* **Stated problem**: Copy each line below without leaving any out.

+===+

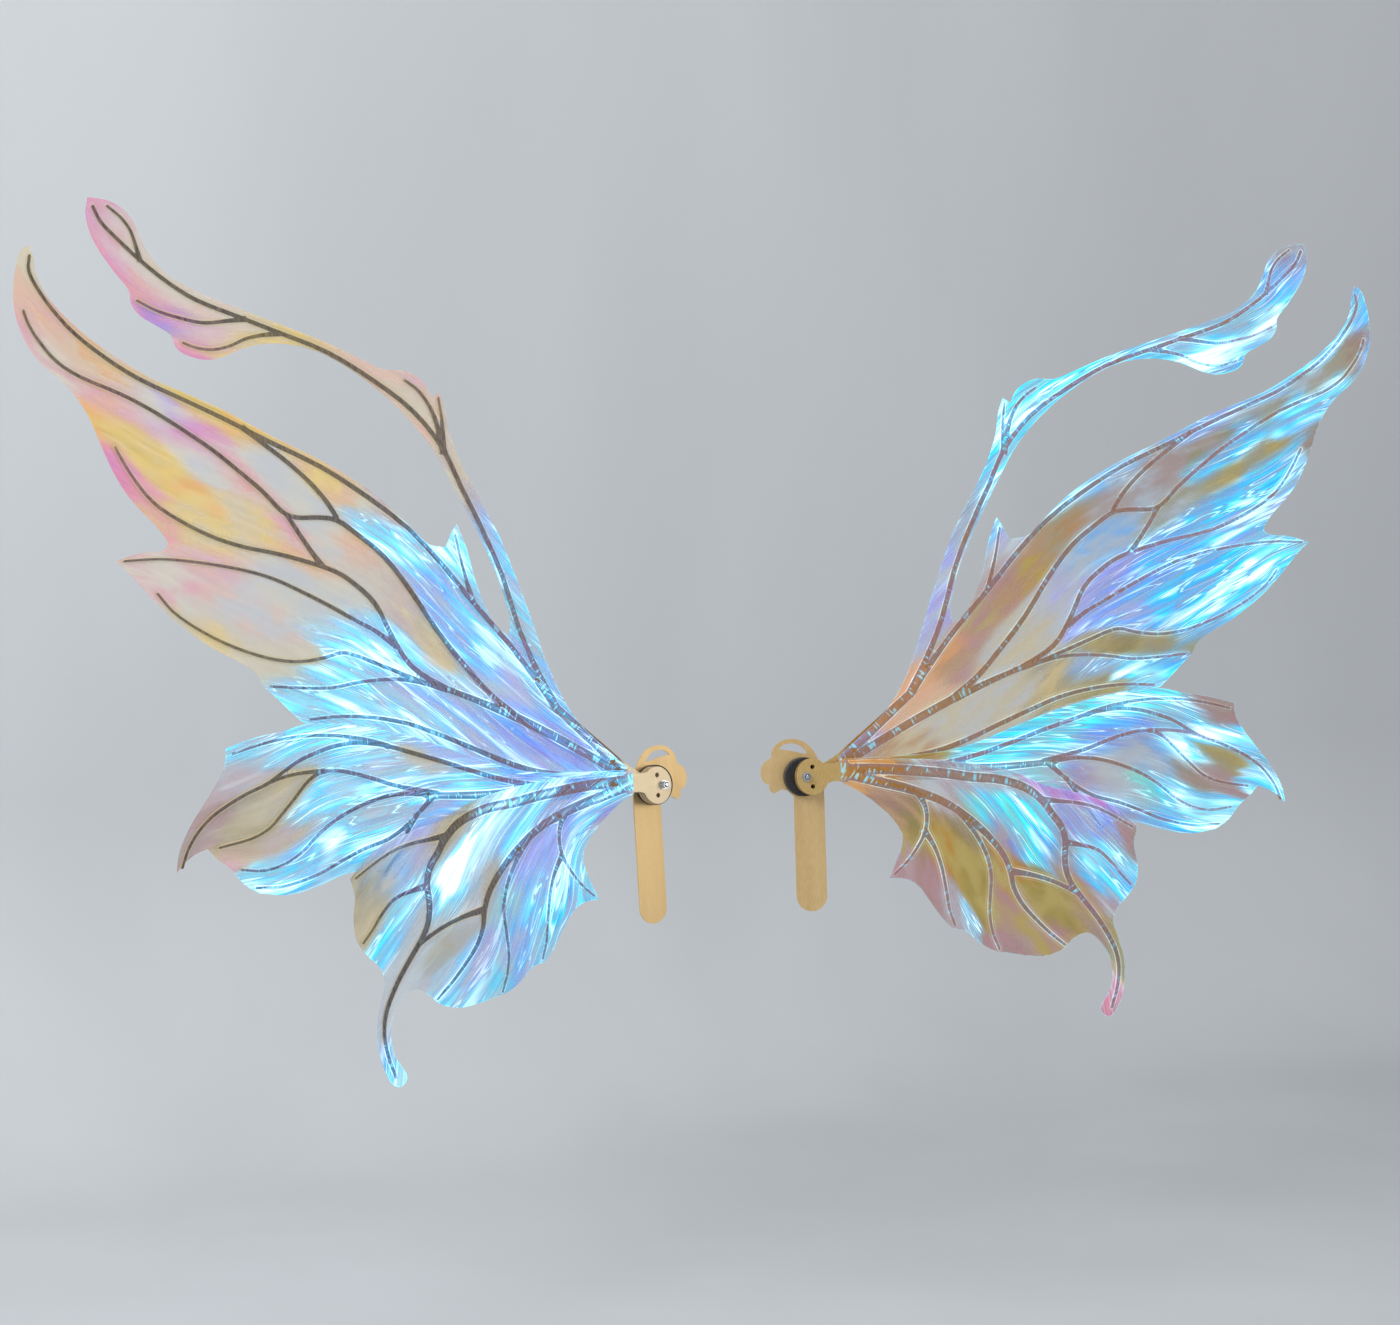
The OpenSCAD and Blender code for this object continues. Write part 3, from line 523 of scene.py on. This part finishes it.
        (80, -34, 8, "amber", "bronze", 0.66, 0.0), (70, -20, 8, "amber", "russet", 0.6, 0.0),
        (100, -62, 9, "brass", "amber", 0.86, 0.0), (95, -86, 8, "russet", "rose", 0.64, 0.0),
        (72, -74, 7, "rose", "rose", 0.62, 0.0), (125, -76, 9, "brass", "bronze", 0.86, 0.0),
        (120, -113, 4, "ice", "silver", 0.6, 0.7), (108, -105, 6, "rose", "silver", 0.56, 0.1),
        (147, -72, 8, "brass", "amber", 0.78, 0.0), (147, -100, 8, "brass", "rose", 0.76, 0.0),
        (165, -120, 9, "rose", "brass", 0.62, 0.0), (188, -110, 9, "brass", "bronze", 0.84, 0.0),
        (155, -135, 8, "russet", "rose", 0.64, 0.0), (190, -92, 8, "brass", "bronze", 0.84, 0.0),
        (212, -102, 8, "brass", "rose", 0.8, 0.0), (220, -120, 8, "russet", "brass", 0.66, 0.0),
        (195, -134, 7, "brass", "rose", 0.74, 0.0), (243, -150, 9, "bronze", "brass", 0.66, 0.1),
        (233, -186, 9, "rose", "pink", 0.72, 0.3), (125, -42, 8, "russet", "bronze", 0.58, 0.0),
    ],
}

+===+

* **Response to the task**:
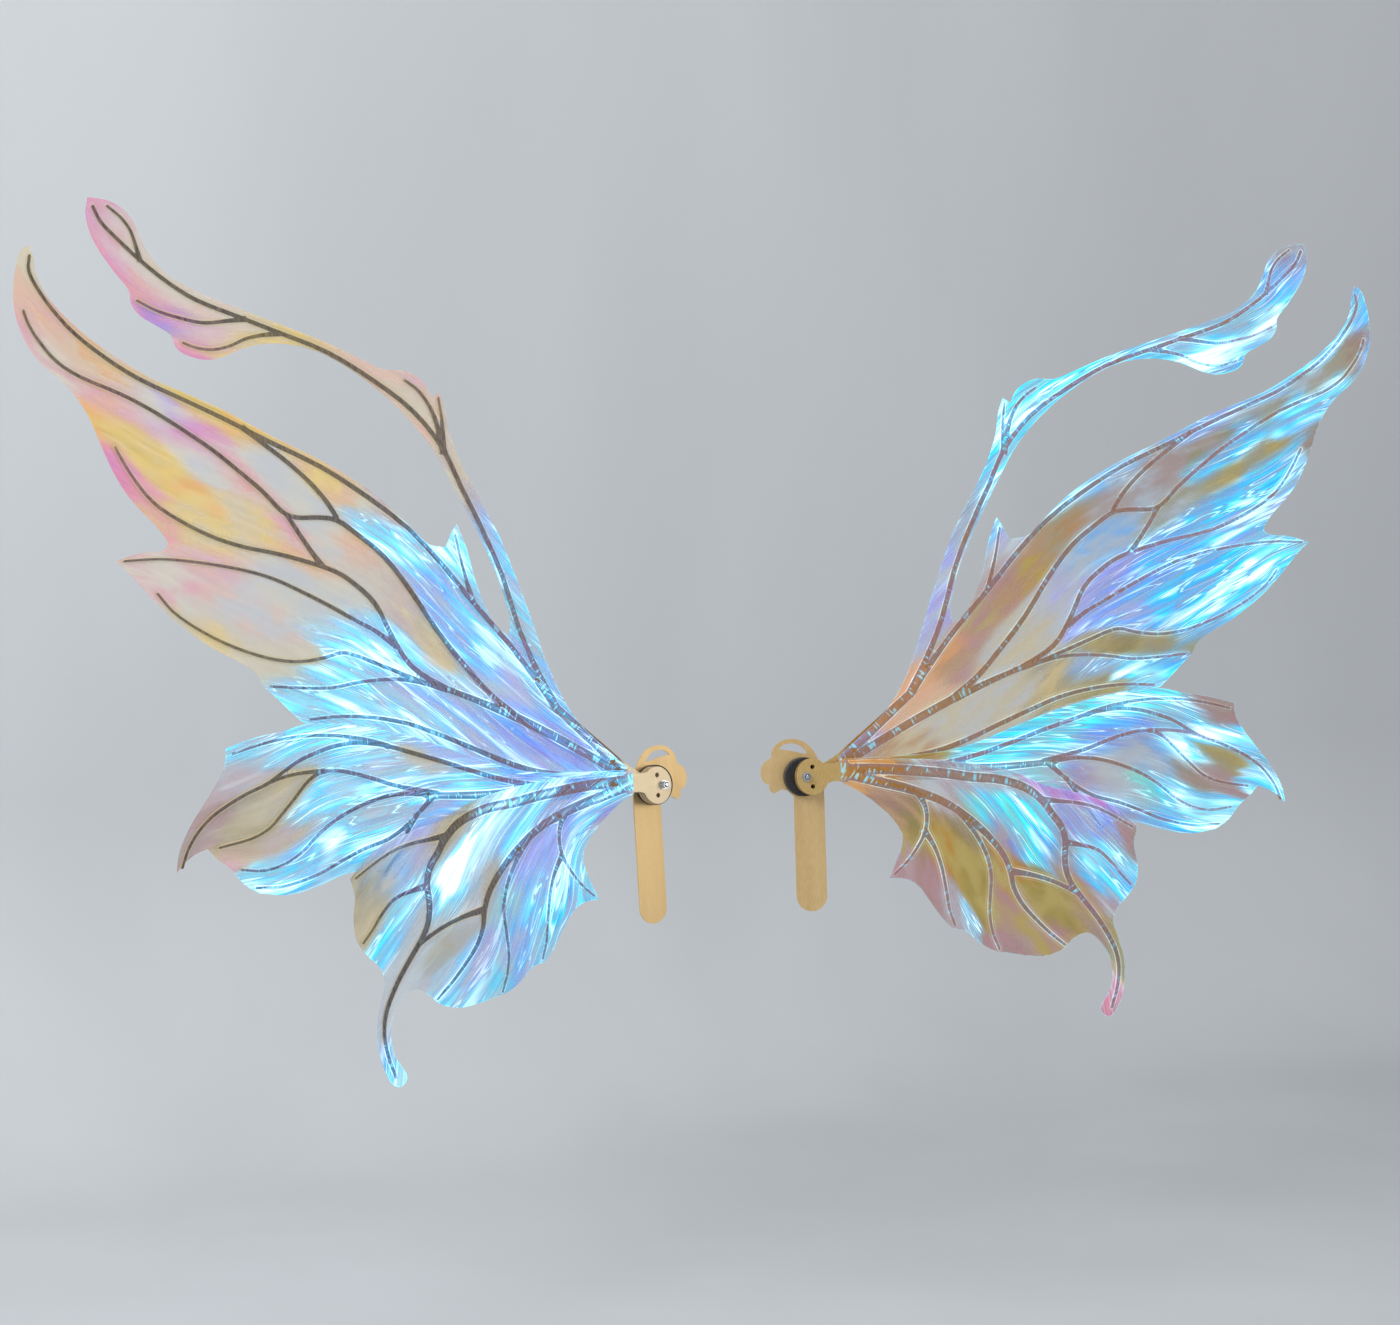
The OpenSCAD and Blender code for this object continues. Write part 3, from line 523 of scene.py on. This part finishes it.
        (80, -34, 8, "amber", "bronze", 0.66, 0.0), (70, -20, 8, "amber", "russet", 0.6, 0.0),
        (100, -62, 9, "brass", "amber", 0.86, 0.0), (95, -86, 8, "russet", "rose", 0.64, 0.0),
        (72, -74, 7, "rose", "rose", 0.62, 0.0), (125, -76, 9, "brass", "bronze", 0.86, 0.0),
        (120, -113, 4, "ice", "silver", 0.6, 0.7), (108, -105, 6, "rose", "silver", 0.56, 0.1),
        (147, -72, 8, "brass", "amber", 0.78, 0.0), (147, -100, 8, "brass", "rose", 0.76, 0.0),
        (165, -120, 9, "rose", "brass", 0.62, 0.0), (188, -110, 9, "brass", "bronze", 0.84, 0.0),
        (155, -135, 8, "russet", "rose", 0.64, 0.0), (190, -92, 8, "brass", "bronze", 0.84, 0.0),
        (212, -102, 8, "brass", "rose", 0.8, 0.0), (220, -120, 8, "russet", "brass", 0.66, 0.0),
        (195, -134, 7, "brass", "rose", 0.74, 0.0), (243, -150, 9, "bronze", "brass", 0.66, 0.1),
        (233, -186, 9, "rose", "pink", 0.72, 0.3), (125, -42, 8, "russet", "bronze", 0.58, 0.0),
    ],
}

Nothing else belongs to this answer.